Lines containing "finishes" are to be counted. Give the number and nothing more.
>> start Data provided
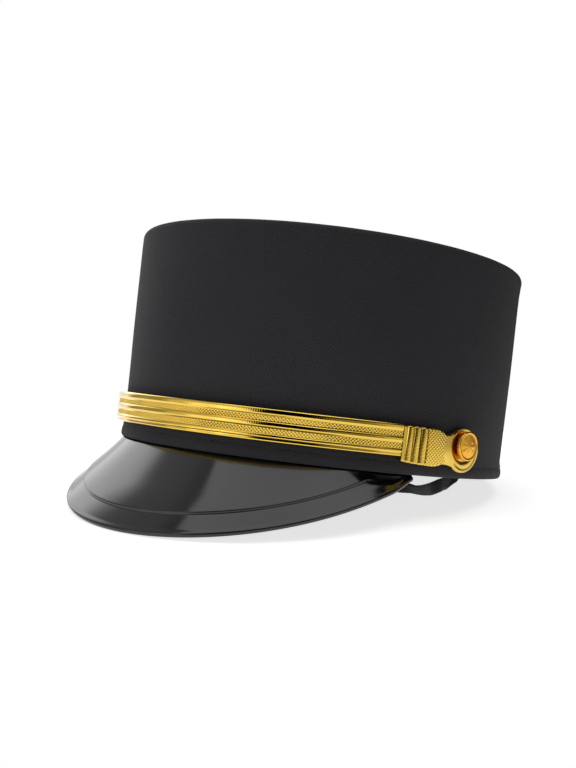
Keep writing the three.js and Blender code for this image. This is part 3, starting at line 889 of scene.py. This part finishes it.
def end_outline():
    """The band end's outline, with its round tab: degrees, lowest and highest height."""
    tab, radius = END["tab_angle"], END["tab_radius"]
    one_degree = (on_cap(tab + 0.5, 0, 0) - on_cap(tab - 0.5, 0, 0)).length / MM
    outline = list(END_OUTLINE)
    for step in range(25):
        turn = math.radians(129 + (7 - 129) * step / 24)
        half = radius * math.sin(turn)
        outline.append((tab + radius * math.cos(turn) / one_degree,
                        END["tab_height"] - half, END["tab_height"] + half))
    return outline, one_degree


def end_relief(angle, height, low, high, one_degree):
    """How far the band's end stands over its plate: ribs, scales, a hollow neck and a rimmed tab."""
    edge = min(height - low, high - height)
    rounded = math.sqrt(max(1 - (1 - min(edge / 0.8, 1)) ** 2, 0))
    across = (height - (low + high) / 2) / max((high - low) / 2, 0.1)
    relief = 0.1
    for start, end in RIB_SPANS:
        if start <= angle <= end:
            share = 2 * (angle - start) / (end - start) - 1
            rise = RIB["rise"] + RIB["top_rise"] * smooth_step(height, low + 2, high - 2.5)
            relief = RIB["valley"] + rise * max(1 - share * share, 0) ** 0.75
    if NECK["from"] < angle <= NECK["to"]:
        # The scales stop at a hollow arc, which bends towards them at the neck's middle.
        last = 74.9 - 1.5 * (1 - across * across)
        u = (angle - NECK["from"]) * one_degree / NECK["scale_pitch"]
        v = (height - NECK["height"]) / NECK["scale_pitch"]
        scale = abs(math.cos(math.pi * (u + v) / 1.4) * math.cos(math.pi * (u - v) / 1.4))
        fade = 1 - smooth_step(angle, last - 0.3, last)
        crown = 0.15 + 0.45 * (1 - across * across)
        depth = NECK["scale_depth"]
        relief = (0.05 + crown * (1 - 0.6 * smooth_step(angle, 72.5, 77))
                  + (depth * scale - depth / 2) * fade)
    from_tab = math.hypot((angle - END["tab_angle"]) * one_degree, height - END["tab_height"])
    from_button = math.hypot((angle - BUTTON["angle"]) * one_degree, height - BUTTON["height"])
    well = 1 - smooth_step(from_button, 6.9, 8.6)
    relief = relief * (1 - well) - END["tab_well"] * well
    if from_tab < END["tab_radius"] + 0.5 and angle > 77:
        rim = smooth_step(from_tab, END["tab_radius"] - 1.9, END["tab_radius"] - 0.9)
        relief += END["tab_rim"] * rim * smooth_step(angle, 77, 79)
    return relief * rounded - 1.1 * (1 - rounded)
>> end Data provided
>> start Data provided
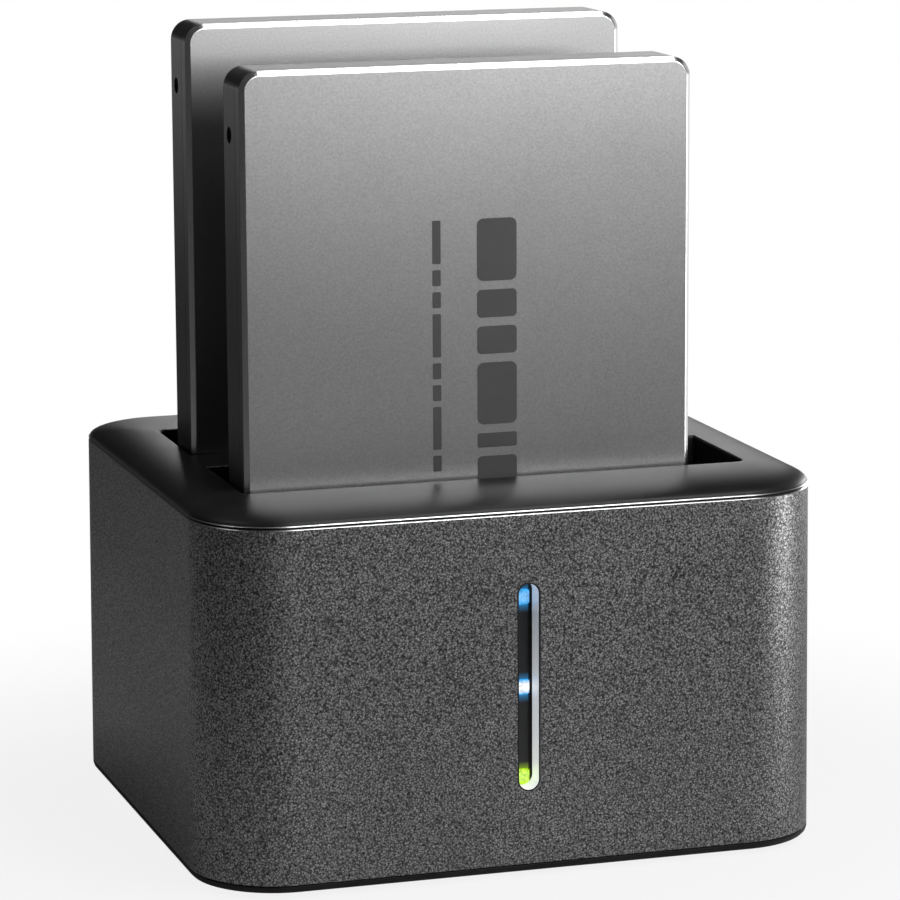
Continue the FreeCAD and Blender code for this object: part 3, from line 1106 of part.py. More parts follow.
>> end Data provided
>> start Data provided
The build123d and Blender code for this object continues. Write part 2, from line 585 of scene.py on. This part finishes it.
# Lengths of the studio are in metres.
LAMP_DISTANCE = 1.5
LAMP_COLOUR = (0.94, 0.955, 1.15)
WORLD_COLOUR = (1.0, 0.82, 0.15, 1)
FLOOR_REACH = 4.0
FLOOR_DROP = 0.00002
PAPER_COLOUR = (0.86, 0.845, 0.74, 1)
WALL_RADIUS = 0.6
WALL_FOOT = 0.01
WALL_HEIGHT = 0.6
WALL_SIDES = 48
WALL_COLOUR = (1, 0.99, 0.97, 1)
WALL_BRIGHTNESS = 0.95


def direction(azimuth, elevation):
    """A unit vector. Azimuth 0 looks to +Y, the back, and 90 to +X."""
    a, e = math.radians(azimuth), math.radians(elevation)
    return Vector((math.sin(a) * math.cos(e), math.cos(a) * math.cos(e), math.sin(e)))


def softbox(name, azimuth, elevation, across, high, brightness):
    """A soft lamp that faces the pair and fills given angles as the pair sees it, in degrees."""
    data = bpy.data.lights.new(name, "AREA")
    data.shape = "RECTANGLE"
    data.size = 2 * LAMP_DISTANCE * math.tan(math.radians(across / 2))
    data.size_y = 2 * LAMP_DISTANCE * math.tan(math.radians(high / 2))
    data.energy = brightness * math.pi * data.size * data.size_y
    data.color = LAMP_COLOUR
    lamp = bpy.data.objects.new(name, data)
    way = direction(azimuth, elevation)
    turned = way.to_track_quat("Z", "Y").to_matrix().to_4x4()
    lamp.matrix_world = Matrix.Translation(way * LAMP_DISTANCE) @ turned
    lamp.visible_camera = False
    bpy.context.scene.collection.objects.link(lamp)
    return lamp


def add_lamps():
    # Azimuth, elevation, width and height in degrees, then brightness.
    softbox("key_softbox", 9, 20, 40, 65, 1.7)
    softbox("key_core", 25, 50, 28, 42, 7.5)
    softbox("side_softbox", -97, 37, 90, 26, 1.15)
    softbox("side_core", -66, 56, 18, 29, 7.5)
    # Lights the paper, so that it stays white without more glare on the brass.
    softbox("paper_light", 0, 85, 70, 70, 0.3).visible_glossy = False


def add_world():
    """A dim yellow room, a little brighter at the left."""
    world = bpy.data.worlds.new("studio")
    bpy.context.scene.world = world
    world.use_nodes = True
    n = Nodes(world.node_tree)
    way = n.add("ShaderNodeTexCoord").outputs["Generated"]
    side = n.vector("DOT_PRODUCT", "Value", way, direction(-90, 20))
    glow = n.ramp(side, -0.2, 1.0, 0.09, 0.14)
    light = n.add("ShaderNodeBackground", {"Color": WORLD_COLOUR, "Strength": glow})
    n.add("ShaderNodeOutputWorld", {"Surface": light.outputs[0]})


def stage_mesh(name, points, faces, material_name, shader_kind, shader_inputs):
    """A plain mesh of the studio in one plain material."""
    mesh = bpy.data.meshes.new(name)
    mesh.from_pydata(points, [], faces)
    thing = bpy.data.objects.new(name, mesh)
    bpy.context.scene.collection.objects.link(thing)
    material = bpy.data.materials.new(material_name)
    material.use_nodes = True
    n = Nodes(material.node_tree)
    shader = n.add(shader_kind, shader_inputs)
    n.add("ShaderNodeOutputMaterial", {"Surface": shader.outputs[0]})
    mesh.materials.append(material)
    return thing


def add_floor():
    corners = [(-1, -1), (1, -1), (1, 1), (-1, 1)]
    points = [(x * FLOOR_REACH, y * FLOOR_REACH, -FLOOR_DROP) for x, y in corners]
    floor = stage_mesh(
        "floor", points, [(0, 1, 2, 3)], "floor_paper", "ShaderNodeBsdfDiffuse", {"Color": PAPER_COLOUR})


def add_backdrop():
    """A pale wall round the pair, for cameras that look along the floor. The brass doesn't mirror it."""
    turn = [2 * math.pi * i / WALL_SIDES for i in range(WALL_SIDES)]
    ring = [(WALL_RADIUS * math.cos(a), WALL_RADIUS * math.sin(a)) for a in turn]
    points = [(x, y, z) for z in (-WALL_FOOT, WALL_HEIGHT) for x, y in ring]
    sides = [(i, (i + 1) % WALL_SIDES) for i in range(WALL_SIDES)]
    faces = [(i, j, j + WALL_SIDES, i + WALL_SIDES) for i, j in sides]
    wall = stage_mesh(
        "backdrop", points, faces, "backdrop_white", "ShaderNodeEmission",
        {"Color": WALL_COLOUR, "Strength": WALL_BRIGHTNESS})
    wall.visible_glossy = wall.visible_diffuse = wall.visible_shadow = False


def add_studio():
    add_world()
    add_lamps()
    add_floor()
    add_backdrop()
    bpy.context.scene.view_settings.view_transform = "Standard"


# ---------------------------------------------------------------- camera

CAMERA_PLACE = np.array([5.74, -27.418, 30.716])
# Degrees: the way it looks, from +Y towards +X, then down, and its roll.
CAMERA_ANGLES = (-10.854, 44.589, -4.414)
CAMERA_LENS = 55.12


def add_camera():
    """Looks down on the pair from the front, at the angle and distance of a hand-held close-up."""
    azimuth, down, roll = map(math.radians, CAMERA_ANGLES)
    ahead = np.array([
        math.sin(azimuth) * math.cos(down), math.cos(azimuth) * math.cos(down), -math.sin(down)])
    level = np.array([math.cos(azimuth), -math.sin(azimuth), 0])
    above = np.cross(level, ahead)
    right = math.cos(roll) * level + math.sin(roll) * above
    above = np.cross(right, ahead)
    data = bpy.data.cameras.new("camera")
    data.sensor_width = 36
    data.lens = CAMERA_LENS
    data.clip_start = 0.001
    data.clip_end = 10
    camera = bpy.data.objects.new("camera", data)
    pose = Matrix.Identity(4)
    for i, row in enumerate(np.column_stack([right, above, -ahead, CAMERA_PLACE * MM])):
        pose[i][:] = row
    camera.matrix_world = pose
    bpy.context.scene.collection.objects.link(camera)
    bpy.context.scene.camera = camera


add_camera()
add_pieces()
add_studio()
>> end Data provided
- Solution to this exercise
2